While eBay's management instills confidence that it can reach these aggressive targets, it is by no means a foregone conclusion. First, there is the unknown about how an Internet sales tax provision being proposed in Washington, and which eBay is combating, would impact its business. Second, there is no guarantee that the economy will grow enough to make these plans occur. Finally, eBay will meet strong resistance from equally well-managed companies like Amazon and Google.
Robust Shareholder Returns
At the present time, eBay has been rewarding investors for the past year, climbing from $38 to a recent 52-week high of $58. Since its earnings announcement on April 17, in which its guidance for upcoming quarters somewhat disappointed analysts and investors, shares have fallen to about $52. The stock is selling at a price-to-earnings ratio of 25.7.
In that earnings release, the company is forecasting second-quarter revenue of $3.8 billion to $3.9 billion. While that would constitute a 13.3% increase from the second quarter of 2012, consensus analyst expectations were for quarterly revenue to hit $3.95 billion. More importantly, its expectation of generating earnings per share of $0.46 to $0.48 on a non-GAAP basis was well short of the $0.57 estimate by analysts.
Solid First-Quarter Numbers
For the first quarter of 2013, eBay's revenue increased 14% to $3.7 billion, compared with the same period of 2012. The company reported first-quarter net income on a GAAP basis of $677 million, or $0.51 per diluted share, and non-GAAP net income of $829 million, or $0.63 per diluted share. The year-over-year increase in first-quarter GAAP and non-GAAP earnings per diluted share was driven primarily by strong top-line growth.
Downloads of eBay's suite of mobile apps expanded the company's overall commerce footprint, surpassing 162 million since launch in the third quarter of 2008. eBay gained approximately 2.8 million new customers in the period through mobile, driving double-digit growth in active users at both PayPal and Marketplaces.
The company's PayPal business delivered strong first-quarter performance with revenue increasing 18% to $1.5 billion. PayPal gained 5 million active registered accounts in the period and ended the quarter with 128 million, a 16% increase.

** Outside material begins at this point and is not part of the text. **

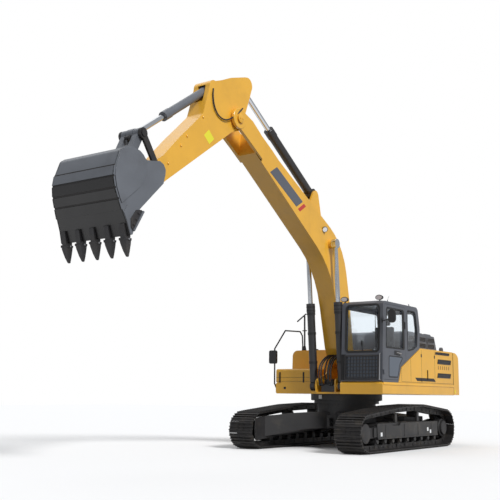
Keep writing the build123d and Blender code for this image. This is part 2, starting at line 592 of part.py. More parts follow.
def hood_left():
    """Yellow side panels from under the cab back to the counterweight."""
    outline = ((315, DECK_TOP + GAP), (160, 1775, 60), (-860, 2228, 30), (-880, HOOD_TOP, 20), (WEIGHT_FRONT + 5, HOOD_TOP, 20),
               (WEIGHT_FRONT + 5, DECK_TOP + GAP))
    return side(outline, HOUSE_HALF - 5 - SIDE_PANEL, HOUSE_HALF - 5)


def hood_core():
    """Rear housing behind the cab: bulkhead, roof and the black cover over the engine."""
    low = DECK_TOP + GAP
    right, left = -(HOUSE_HALF - 50), HOUSE_HALF - 6 - SIDE_PANEL
    shell = block(WEIGHT_FRONT + 5, -930, right, left, low, HOOD_TOP - 5)
    return shell - block(WEIGHT_FRONT + 60, -990, right + 60, left - 60, low - 1, HOOD_TOP - 60)


def engine_cover():
    outline = ((-2660, HOOD_TOP - 5), (-2560, 2650, 60), (-1100, 2690, 60), (-960, HOOD_TOP - 5))
    return side(outline, -700, 1060)


def engine():
    return block(-2500, -1500, -750, 650, DECK_TOP, 2120)


def counterweight():
    """Cast weight, its back a wide arc about the slew axis."""
    edge = math.sqrt(TAIL_R ** 2 - HOUSE_HALF ** 2)
    loop = Wire([Line((WEIGHT_FRONT, -HOUSE_HALF, DECK_LOW + 10), (-edge, -HOUSE_HALF, DECK_LOW + 10)),
                 ThreePointArc((-edge, -HOUSE_HALF, DECK_LOW + 10), (-TAIL_R, 0, DECK_LOW + 10), (-edge, HOUSE_HALF, DECK_LOW + 10)),
                 Line((-edge, HOUSE_HALF, DECK_LOW + 10), (WEIGHT_FRONT, HOUSE_HALF, DECK_LOW + 10)),
                 Line((WEIGHT_FRONT, HOUSE_HALF, DECK_LOW + 10), (WEIGHT_FRONT, -HOUSE_HALF, DECK_LOW + 10))])
    weight = extrude(Face(loop), amount=WEIGHT_TOP - DECK_LOW - 10, dir=(0, 0, 1))
    x, y, z = LIFT_EYE
    half = LIFT_EYE_SIZE[1] / 2
    eye = side(((x - 75, WEIGHT_TOP - 20), (x + 75, WEIGHT_TOP - 20), (x + 75, z + 70, 60), (x - 75, z + 70, 60)),
               y - half, y + half)
    return weight + both(eye - pin((x, z), LIFT_EYE_SIZE[0], y - 100, y + 100))


def tool_box():
    return side(((60, DECK_TOP + GAP), (730, DECK_TOP + GAP), (725, 1755, 60), (60, 1755)), -HOUSE_HALF + 10, -500)


def tank():
    return front(((-HOUSE_HALF + 20, DECK_TOP + GAP), (-500, DECK_TOP + GAP), (-500, 2215, 60), (-HOUSE_HALF + 45, 2215, 140)), -920, 50)


def lamps():
    pieces = []
    for y in (CAB_IN + 80, CAB_OUT - 75):
        pieces.append(bar((880, y, 3185), (880, y, 3250), 12) + bar((850, y, 3262), (935, y, 3247), 62))
    return Compound(children=pieces)


def handrail():
    points = ((640, RAIL_Y, 1300), (RAIL_X, RAIL_Y, 1420), (RAIL_X, RAIL_Y, 2230), (320, RAIL_Y + 30, 2680),
              (-330, RAIL_Y + 50, 2700), (-416, RAIL_Y + 60, 2600), (-416, RAIL_Y + 80, 2200))
    r = RAIL_R
    pieces = [bar(points[i], points[i + 1], r) for i in range(len(points) - 1)]
    pieces += [Pos(*p) * Sphere(r) for p in points[1:-1]]
    pieces.append(bar((640, RAIL_Y, 1300), (640, -HOUSE_HALF, 1300), r))
    return joined(pieces)


def mirrors():
    y = RAIL_Y - 140
    right = plan(((700, y, 30), (700, y + 200, 30), (775, y + 200, 30), (775, y, 30)), 1880, 2190)
    right = right - bar((RAIL_X, RAIL_Y, 1800), (RAIL_X, RAIL_Y, 2300), RAIL_R + GAP)
    head = (1185, CAB_OUT + 180)
    left = Pos(*head, 2850) * Rot(0, 0, 62) * Box(170, 45, 280)
    arm = bar((1052, CAB_OUT - 40, 2600), (*head, 2730), 12) - side(CAB_OUTLINE, CAB_IN, CAB_OUT)
    return Compound(children=[right, left + arm])


def pieces():
    boom_barrel, boom_rod = barrel_and_rod(BOOM_CYL, BOOM_CYL_FOOT, BOOM_CYL_EYE, BOOM_CYL_Y)
    arm_barrel, arm_rod = barrel_and_rod(ARM_CYL, ARM_CYL_FOOT, ARM_CYL_EYE, 0.0)
    bucket_barrel, bucket_rod = barrel_and_rod(BUCKET_CYL, BUCKET_CYL_FOOT, LINK_PIN, 0.0)
    foot_pins = pin(ARM_CYL_FOOT, ARM_CYL["pin_r"], -130, 130)
    tip_pin = pin(BOOM_TIP, 60, -EAR_OUT - 50, EAR_OUT + 50)
    frame = track_frame()
    loop = track()
    return {
        "centre_frame": centre_frame(),
        "track_frame_left": frame,
        "track_frame_right": mirror(frame, about=Plane.XZ),
        "track_left": loop,
        "track_right": mirror(loop, about=Plane.XZ),
        "idlers": idlers(),
        "sprockets": sprockets(),
        "rollers": rollers(),
        "slew_ring": slew_ring(),
        "deck": deck(),
        "boom_mount": boom_mount(),
        "counterweight": counterweight(),
        "hood_left": hood_left(),
        "hood_core": hood_core(),
        "engine_cover": engine_cover(),
        "engine": engine(),
        "tool_box": tool_box(),
        "tank": tank(),
        "handrail": handrail(),
        "mirrors": mirrors(),
        "lamps": lamps(),
        "cab_shell": cab_shell(),
        "cab_glass": cab_glass(),
        "cab_door": cab_door(),
        "door_glass": door_glass(),
        "seat": seat(),
        "boom": boom_shape() + foot_pins + tip_pin,
        "boom_barrels": both(boom_barrel),
        "boom_rods": both(boom_rod),
        "arm_barrel": arm_barrel,
        "arm_rod": arm_rod,
        "arm": arm_shape(),
        "bucket_barrel": bucket_barrel,
        "bucket_rod": bucket_rod,
        "side_links": side_links(),
        "bucket_link": bucket_link(),
        "bucket": bucket_shape(),
        "teeth": teeth(),
    }


if __name__ == "__main__":
    os.makedirs("parts", exist_ok=True)
    for name, shape in pieces().items():
        export_step(placed(shape), f"parts/{name}.step")
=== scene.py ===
import math
import bpy
import bmesh
from mathutils import Matrix, Vector


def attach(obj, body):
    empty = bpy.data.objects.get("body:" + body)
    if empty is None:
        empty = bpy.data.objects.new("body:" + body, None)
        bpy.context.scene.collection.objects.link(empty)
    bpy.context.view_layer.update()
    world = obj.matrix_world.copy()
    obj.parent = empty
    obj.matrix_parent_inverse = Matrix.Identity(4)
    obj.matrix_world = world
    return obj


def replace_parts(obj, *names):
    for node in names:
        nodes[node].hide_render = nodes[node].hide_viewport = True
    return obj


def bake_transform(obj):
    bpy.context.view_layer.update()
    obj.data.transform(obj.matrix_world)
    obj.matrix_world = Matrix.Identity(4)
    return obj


# Sizes below are in millimetres from the slew axis: X forward, Y to the cab side, Z up.
# piece() moves them into the row frame, whose origin is under the middle of the machine.
SLEW_X = -2560.0

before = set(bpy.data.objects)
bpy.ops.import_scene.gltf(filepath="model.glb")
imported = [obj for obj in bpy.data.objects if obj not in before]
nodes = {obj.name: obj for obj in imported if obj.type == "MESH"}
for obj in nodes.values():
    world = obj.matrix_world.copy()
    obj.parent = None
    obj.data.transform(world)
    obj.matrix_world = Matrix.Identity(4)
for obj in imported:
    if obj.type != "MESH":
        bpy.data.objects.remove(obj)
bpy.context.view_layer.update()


# materials

def linear(*colour):
    """Linear colour from three numbers of 0 to 255."""
    shares = [c / 255 for c in colour]
    return tuple(((c + 0.055) / 1.055) ** 2.4 if c > 10 / 255 else c / 12.92 for c in shares) + (1.0,)


def feed(tree, target, inputs):
    """Gives each named or numbered input of a node its value or its link."""
    for key, value in inputs.items():
        if isinstance(value, bpy.types.NodeSocket):
            tree.links.new(value, target.inputs[key])
        else:
            target.inputs[key].default_value = value


def node(tree, kind, inputs, **settings):
    """New shader node with its settings and its inputs."""
    new = tree.nodes.new("ShaderNode" + kind)
    for name, value in settings.items():
        setattr(new, name, value)
    feed(tree, new, inputs)
    return new


def maths(tree, operation, *values):
    return node(tree, "Math", dict(enumerate(values)), operation=operation).outputs["Value"]


def mixed(tree, factor, a, b, way="MIX"):
    inputs = {"Factor": factor, "A": a, "B": b}
    return node(tree, "Mix", inputs, data_type="RGBA", blend_type=way).outputs["Result"]


def noise(tree, place, **inputs):
    inputs = {name.capitalize(): value for name, value in inputs.items()}
    return node(tree, "TexNoise", {**inputs, "Vector": place}).outputs["Fac"]


def spread(tree, value, low, high, start, end):
    """Value between low and high, stretched to run from start to end."""
    inputs = {"Value": value, "From Min": low, "From Max": high, "To Min": start, "To Max": end}
    return node(tree, "MapRange", inputs).outputs["Result"]


def surface(name, colour, rough, metal=0.0, vary=0.10, size=1.6, grain=120.0, bump=0.12, depth=0.002,
            coat=0.0, soil=None, soil_amount=0.0, soil_size=2.5):
    """Painted or bare surface: slow colour drift, some soil, fine grain in the normal."""
    mat = bpy.data.materials.new(name)
    mat.use_nodes = True
    tree = mat.node_tree
    place = node(tree, "TexCoord", {}).outputs["Object"]
    slow = noise(tree, place, scale=size, detail=5.0)
    paint = mixed(tree, 1.0, colour, spread(tree, slow, 0.3, 0.7, 1.0 - vary, 1.0 + vary * 0.5), "MULTIPLY")
    if soil is not None:
        dirt = noise(tree, place, scale=soil_size, detail=8.0, roughness=0.65)
        paint = mixed(tree, spread(tree, dirt, 0.5, 0.75, 0.0, soil_amount), paint, soil)
    gloss = spread(tree, slow, 0.3, 0.7, max(0.03, rough - 0.07), min(1.0, rough + 0.07))
    fine = noise(tree, place, scale=grain, detail=3.0)
    dent = node(tree, "Bump", {"Strength": bump, "Distance": depth, "Height": fine})
    feed(tree, tree.nodes["Principled BSDF"], {
        "Base Color": paint, "Metallic": metal, "Roughness": gloss, "Coat Weight": coat,
        "Coat Roughness": 0.12, "Normal": dent.outputs["Normal"]})
    return mat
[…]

The company's Marketplaces business also delivered strong first-quarter performance with revenue increasing 13% to $2.0 billion. Marketplaces gained 3.9 million active users in the period and ended the quarter with 116 million, a 13% increase.
GAAP operating margin increased to 21.3% for the first quarter of 2013, compared with 19.9% for the same period last year, and eBay generated $937 million of operating cash flow and $638 million of free cash flow during the first quarter of 2013.
eBay's asset base almost doubled from 2011 to 2012, from $12.66 billion to $21.4 billion, which included an increase in cash and equivalents from $4.69 billion to $6.82 billion. At the same time, the company has recently taken on a larger amount of debt, from $1.53 billion in 2011, to $4.11 billion at the end of last year.
It's little wonder that of the company's 38 analysts listed on Reuters, only eight rate the stock as a hold, while 16 have it listed as a strong buy and the remaining 14 rate it a buy.
eBay's business continues to show all signs of improvement. It would seem that eBay has taken all the necessary measures to grow. It has augmented its auction business with a regular online store similar to Amazon. It is attracting big name buyers and sellers. It has improved its technology, navigation and fulfillment services in the process.
And you can still find a watercolor portrait of a frog in bamboo for $50.
Disclosure: I have no positions in any stocks mentioned, and no plans to initiate any positions within the next 72 hours.